Im Spannungsfeld von Ästhetik und Politik
Widersprüche ziehen Katharina Sieverding an und inspirieren sie — seit mehr als fünfzig Jahren. In „Die Sonne um Mitternacht schauen“ trifft eine flirrende blaue Sonne, als Film projiziert auf eine riesige LED-Folie an der Außenwand des Museums, auf eine rotglühende Sonne im Innenraum.

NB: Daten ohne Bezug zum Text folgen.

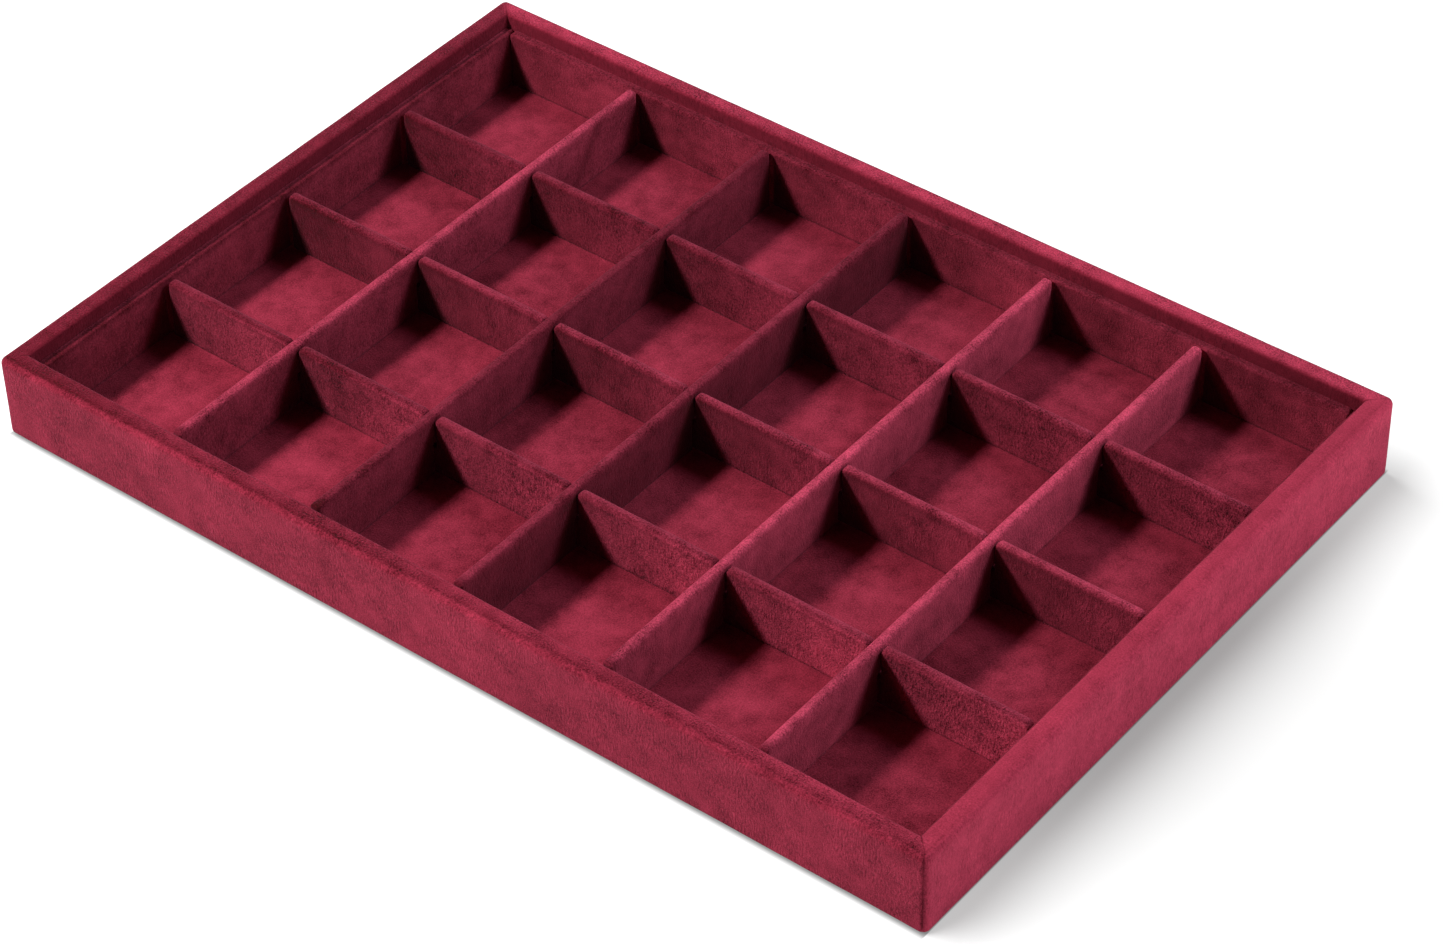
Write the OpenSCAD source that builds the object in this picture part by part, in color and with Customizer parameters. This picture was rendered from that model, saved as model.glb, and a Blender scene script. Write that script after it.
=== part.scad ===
// Velvet-covered display tray with a grid of square cells for small jewellery.
// Four boards stand on a base board. One piece of velvet is glued round the outside of
// them, over the rim and down the inside, and its lower edge is turned in under the base.
// Four lining strips stand inside, round a grid of dividers halved together at each crossing.
// The origin is the middle of the underside, +X runs along the length and +Z points up.

/* [Tray] */
// Outside length of the tray
tray_length = 350; // [280:1:420]
// Outside width of the tray
tray_width = 240; // [180:1:300]
// Height from the table to the top of the rim
tray_height = 30; // [26:0.5:45]

/* [Boards] */
// Thickness of the four wall boards
wall_board_t = 5.5; // [3.5:0.25:9]
// Thickness of the base board
base_board_t = 2; // [1.5:0.25:5]

/* [Velvet] */
// Thickness of the velvet with its pile
velvet_t = 0.75; // [0.5:0.05:1]
// Radius of the rim's outer edge and of the upright corners
rim_outer_r = 2.4; // [2:0.1:3.2]
// Radius of the rim's inner edge
rim_inner_r = 1.2; // [1.1:0.1:2.8]
// Radius of the edge round the foot
foot_r = 1.9; // [1.2:0.1:2.3]
// Width of velvet turned in under the base
turn_under = 14; // [10:0.5:25]

/* [Backing] */
// Thickness of the sheet that covers the underside
backing_t = 0.5; // [0.3:0.05:1]
// Distance from the outside of the tray to the edge of that sheet
backing_inset = 4; // [3:0.5:8]

/* [Lining] */
// Thickness of a lining strip
lining_t = 3; // [2.5:0.25:5]
// Depth of the lining's top below the rim
lining_drop = 5; // [4.5:0.5:9]
// Radius of the lining's top edges
lining_edge_r = 1; // [0.6:0.1:1.2]
// Gap at each end of the two long lining strips
lining_gap = 0.3; // [0.1:0.05:0.5]

/* [Dividers] */
// Number of cells along the length
columns = 6; // [2:1:8]
// Number of cells across the width
rows = 4; // [2:1:6]
// Thickness of a divider
divider_t = 3.5; // [3:0.25:5]
// Depth of the cross dividers' tops below the rim
divider_drop = 4; // [3:0.5:7]
// Depth of the long dividers' tops below the cross dividers' tops
long_drop = 0.6; // [0:0.1:1.5]
// Radius of a divider's top edges
divider_edge_r = 1.5; // [0.8:0.1:1.5]
// Radius of a divider's upper corners, at its ends and at the mouths of its slots
divider_corner_r = 2; // [1:0.1:3]
// Gap on each side of a divider in its slot, and between two slots' ends
slot_gap = 0.3; // [0.1:0.05:0.6]
// Gap at each end of a divider, with the grid in the middle of the tray
grid_play = 0.8; // [0.4:0.1:1.5]
// Share of that gap by which the loose grid has slid towards +X
grid_slide = 0.6; // [0:0.05:0.8]

/* [Hidden] */
$fn = 64;
velvet_colour = [0.56, 0.15, 0.24];
board_colour = [0.72, 0.58, 0.42];
backing_colour = [0.30, 0.07, 0.12];

// Levels, from the table up
wrap_z = backing_t;
base_z = wrap_z + velvet_t;
floor_z = base_z + base_board_t;
cell_z = floor_z + velvet_t;

// Space between the covered walls, between the bare wall boards, and between the linings
wall_t = wall_board_t + 2 * velvet_t;
inside_l = tray_length - 2 * wall_t;
inside_w = tray_width - 2 * wall_t;
between_l = inside_l + 2 * velvet_t;
between_w = inside_w + 2 * velvet_t;
cells_l = inside_l - 2 * lining_t;
cells_w = inside_w - 2 * lining_t;

// Heights above the floor velvet
lining_h = tray_height - lining_drop - cell_z;
cross_h = tray_height - divider_drop - cell_z;
long_h = cross_h - long_drop;
lap_h = long_h / 2;

// The grid
slot_w = divider_t + 2 * slot_gap;
pitch_x = (cells_l + divider_t) / columns;
pitch_y = (cells_w + divider_t) / rows;
grid_x = grid_slide * grid_play;

// How far a cutting shape runs past the face that it cuts
past = 1;

// Quarter of a disc, in the positive quadrant
module quarter_disc(r) {
    intersection() {
        circle(r);
        square(r);
    }
}

// Outer edge of a block in section: round at the top, with a smaller round at the foot
module edge_section(h, top_r, bottom_r) {
    translate([0, h - top_r]) quarter_disc(top_r);
    translate([0, bottom_r]) square([top_r, h - top_r - bottom_r]);
    square([top_r - bottom_r, bottom_r]);
    translate([top_r - bottom_r, bottom_r]) mirror([0, 1]) quarter_disc(bottom_r);
}

// What is cut from a square edge to round it over, with that edge's side face at x = 0
module round_over(r) {
    difference() {
        square([r, r + past]);
        translate([r, 0]) circle(r);
    }
}

// A section run round a rectangle: straight along its sides and turned about its corners
module around(l, w) {
    for (turn = [0, 180]) {
        rotate(turn) translate([l / 2, 0]) rotate([90, 0, 0]) linear_extrude(w, center = true) children();
        rotate(turn + 90) translate([w / 2, 0]) rotate([90, 0, 0]) linear_extrude(l, center = true) children();
        rotate(turn) translate([l / 2, w / 2]) rotate_extrude(angle = 90) children();
        rotate(turn + 90) translate([w / 2, l / 2]) rotate_extrude(angle = 90) children();
    }
}

// Box centred in plan that stands on z = 0
module plan_box(l, w, h) {
    translate([-l / 2, -w / 2, 0]) cube([l, w, h]);
}

// Block with round upright corners and rounded edges at the top and the foot
module soft_block(l, w, h, top_r, bottom_r) {
    field_l = l - 2 * top_r;
    field_w = w - 2 * top_r;
    plan_box(field_l, field_w, h);
    around(field_l, field_w) edge_section(h, top_r, bottom_r);
}

// The hollow of the tray from z = 0 up, with the rounding of the rim's inner edge at height h
module hollow(l, w, h, r) {
    plan_box(l, w, h + past);
    around(l, w) translate([0, h - r]) round_over(r);
}

// All five boards as one shape
module boards() {
    difference() {
        translate([0, 0, base_z]) soft_block(
            tray_length - 2 * velvet_t,
            tray_width - 2 * velvet_t,
            tray_height - velvet_t - base_z,
            rim_outer_r - velvet_t,
            foot_r - velvet_t
        );
        translate([0, 0, floor_z]) hollow(
            between_l,
            between_w,
            tray_height - velvet_t - floor_z,
            rim_inner_r - velvet_t
        );
    }
}

// Panel under the four wall boards
module base_board() {
    color(board_colour) intersection() {
        boards();
        plan_box(tray_length, tray_width, floor_z);
    }
}

// The part of the boards above the base board that lies between these corners in plan
module wall_between(x0, y0, x1, y1) {
    color(board_colour) intersection() {
        boards();
        translate([x0, y0, floor_z]) cube([x1 - x0, y1 - y0, tray_height]);
    }
}

module front_wall_board() {
    wall_between(-tray_length / 2, -tray_width / 2, tray_length / 2, -between_w / 2);
}

module back_wall_board() {
    wall_between(-tray_length / 2, between_w / 2, tray_length / 2, tray_width / 2);
}

// The side boards fit between the front and back boards
module left_wall_board() {
    wall_between(-tray_length / 2, -between_w / 2, -between_l / 2, between_w / 2);
}

module right_wall_board() {
    wall_between(between_l / 2, -between_w / 2, tray_length / 2, between_w / 2);
}

// Velvet glued over the boards, open under the base where it doesn't reach
module velvet_wrap() {
    color(velvet_colour) difference() {
        translate([0, 0, wrap_z]) soft_block(
            tray_length,
            tray_width,
            tray_height - wrap_z,
            rim_outer_r,
            foot_r
        );
        boards();
        translate([0, 0, floor_z]) hollow(inside_l, inside_w, tray_height - floor_z, rim_inner_r);
        plan_box(tray_length - 2 * turn_under, tray_width - 2 * turn_under, base_z);
    }
}

// Sheet over the turned edge of the velvet, stepped up to the base board inside it
module backing_sheet() {
    window_l = tray_length - 2 * turn_under;
    window_w = tray_width - 2 * turn_under;
    color(backing_colour) difference() {
        union() {
            plan_box(tray_length - 2 * backing_inset, tray_width - 2 * backing_inset, backing_t);
            plan_box(window_l, window_w, base_z);
        }
        translate([0, 0, -past])
            plan_box(window_l - 2 * backing_t, window_w - 2 * backing_t, past + velvet_t);
    }
}

// Velvet glued to the base board, from wall to wall
module floor_velvet() {
    color(velvet_colour) translate([0, 0, floor_z]) plan_box(inside_l, inside_w, velvet_t);
}

// Outline that stands on the x axis, with its two upper corners rounded
module round_topped(w, h, r) {
    translate([-w / 2, 0]) square([w, h - r]);
    translate([-w / 2 + r, 0]) square([w - 2 * r, h]);
    for (side = [-1, 1]) translate([side * (w / 2 - r), h - r]) circle(r);
}

// Velvet-covered strip along X that stands on the floor velvet
module covered_strip(l, h, t, edge_r, corner_r) {
    translate([0, 0, cell_z]) intersection() {
        rotate([90, 0, 90]) linear_extrude(l, center = true) round_topped(t, h, edge_r);
        rotate([90, 0, 0]) linear_extrude(t, center = true) round_topped(l, h, corner_r);
    }
}

// Lining strip along X, of the length given
module lining(l) {
    color(velvet_colour) covered_strip(l, lining_h, lining_t, lining_edge_r, lining_edge_r);
}

module front_lining() {
    translate([0, -(cells_w + lining_t) / 2, 0]) lining(cells_l - 2 * lining_gap);
}

module back_lining() {
    translate([0, (cells_w + lining_t) / 2, 0]) lining(cells_l - 2 * lining_gap);
}

module left_lining() {
    translate([-(cells_l + lining_t) / 2, 0, 0]) rotate(90) lining(inside_w);
}

module right_lining() {
    translate([(cells_l + lining_t) / 2, 0, 0]) rotate(90) lining(inside_w);
}

// Divider from front to back, slotted from below. The first is the leftmost.
module cross_divider(number) {
    color(velvet_colour) translate([grid_x + (number - columns / 2) * pitch_x, 0, 0]) difference() {
        rotate(90) covered_strip(
            cells_w - 2 * grid_play, cross_h, divider_t, divider_edge_r, divider_corner_r
        );
        for (crossing = [1:rows - 1])
            translate([0, (crossing - rows / 2) * pitch_y, 0])
                plan_box(divider_t + 2 * past, slot_w, cell_z + lap_h + slot_gap / 2);
    }
}

// Slot cut down from the top of a long divider, with its mouth rounded over
module top_slot() {
    translate([0, 0, cell_z]) rotate([90, 0, 0]) linear_extrude(divider_t + 2 * past, center = true) {
        translate([-slot_w / 2, lap_h - slot_gap / 2]) square([slot_w, long_h]);
        for (side = [0, 1]) mirror([side, 0])
            translate([slot_w / 2, long_h - divider_corner_r]) round_over(divider_corner_r);
    }
}

// Divider along the tray, slotted from above. The first is the one nearest the front.
module long_divider(number) {
    color(velvet_colour) translate([grid_x, (number - rows / 2) * pitch_y, 0]) difference() {
        covered_strip(cells_l - 2 * grid_play, long_h, divider_t, divider_edge_r, divider_corner_r);
        for (crossing = [1:columns - 1])
            translate([(crossing - columns / 2) * pitch_x, 0, 0]) top_slot();
    }
}

base_board();
front_wall_board();
back_wall_board();
left_wall_board();
right_wall_board();
velvet_wrap();
backing_sheet();
floor_velvet();
front_lining();
back_lining();
left_lining();
right_lining();
for (i = [1:columns - 1])
    cross_divider(i);
for (i = [1:rows - 1])
    long_divider(i);
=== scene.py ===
import math

import bpy
import numpy as np
from mathutils import Matrix, Vector


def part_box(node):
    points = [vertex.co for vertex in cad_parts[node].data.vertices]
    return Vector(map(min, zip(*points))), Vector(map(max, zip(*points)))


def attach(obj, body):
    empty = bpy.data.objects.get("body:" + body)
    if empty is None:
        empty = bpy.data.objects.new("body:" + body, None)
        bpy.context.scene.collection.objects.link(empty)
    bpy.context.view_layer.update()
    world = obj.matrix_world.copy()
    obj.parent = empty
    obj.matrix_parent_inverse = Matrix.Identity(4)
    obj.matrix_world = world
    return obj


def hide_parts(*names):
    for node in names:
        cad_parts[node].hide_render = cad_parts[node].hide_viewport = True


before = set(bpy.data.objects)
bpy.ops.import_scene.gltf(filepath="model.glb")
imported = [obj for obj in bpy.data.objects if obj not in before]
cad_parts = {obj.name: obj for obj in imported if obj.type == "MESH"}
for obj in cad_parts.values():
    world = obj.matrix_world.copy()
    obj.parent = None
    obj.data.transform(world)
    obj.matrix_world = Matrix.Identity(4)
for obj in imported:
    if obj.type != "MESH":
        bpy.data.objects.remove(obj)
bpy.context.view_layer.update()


# Boards of brown fibreboard, glued edge to face. The front and back walls stand along the base
# panel, and the side walls fit between them. The velvet hides them all once the tray is covered.
def add(tree, kind, inputs=None, **settings):
    """One node of a tree, with its settings, and the values or links that go into it."""
    node = tree.nodes.new(kind)
    for name, value in settings.items():
        setattr(node, name, value)
    for name, value in (inputs or {}).items():
        if isinstance(value, bpy.types.NodeSocket):
            tree.links.new(value, node.inputs[name])
        else:
            node.inputs[name].default_value = value
    return node


def bare_material(name, roughness, specular):
    """A material, its tree, its shader and the object's own coordinates."""
    material = bpy.data.materials.new(name)
    material.use_nodes = True
    tree = material.node_tree
    shader = tree.nodes["Principled BSDF"]
    shader.inputs["Roughness"].default_value = roughness
    shader.inputs["Specular IOR Level"].default_value = specular
    return material, tree, shader, add(tree, "ShaderNodeTexCoord").outputs["Object"]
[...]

In diesem Spannungsfeld stehen die Fotografien von Sieverding – großformatig, überwältigend in Ästhetik und meist auch politischer Aussage: Mal sind es kriegerische Konflikte, mal sind es die Grenzen zwischen Mann und Frau, die die Künstlerin in ihren Werken auslotet — dazwischen Installationen mit Monitoren, auf denen Filmausschnitte zu sehen sind.
Als Tochter eines Röntgenarztes wurde Katharina Sieverding schon früh durch die Verfremdungseffekte medizinischer Fotografie beeinflusst, etwa durch irisierende, zum Teil kontrastreiche Lichteffekte. Metallisch verfärbte Selbstporträts in diesem Stil gehören seit vielen Jahren zu ihren Werken.
Vielseitige Künstlerin
Auch ihre Arbeit als Bühnenbildnerin prägte sie: „Besonders die Tätigkeit am Deutschen Schauspielhaus Hamburg mit Größen wie dem Intendanten Gustav Gründgens oder Fritz Kortner, der Umgang mit den Live-Darstellungen und dem Bühnenraum. War natürlich klar, dass das die Voraussetzungen waren für die Beantwortung der Frage, wie ich künstlerisch alles verwerten, verwenden und anwenden könnte und dass es natürlich um das große Format ging.“
In Baden-Baden sind nun Werke aus allen Schaffensperioden der Künstlerin versammelt — von den 1960er Jahren bis heute. Sieverding thematisiert die Flüchtlingskrise und die Pandemie, sie habe ein „seismographisches Gefühl“, sagt Kurator Udo Kittelmann.
Die Ausstellung „Die Sonne um Mitternacht schauen“ von Katharina Sieverding im Museum Frieder Burda in Baden-Baden läuft noch bis 9. Januar 2022.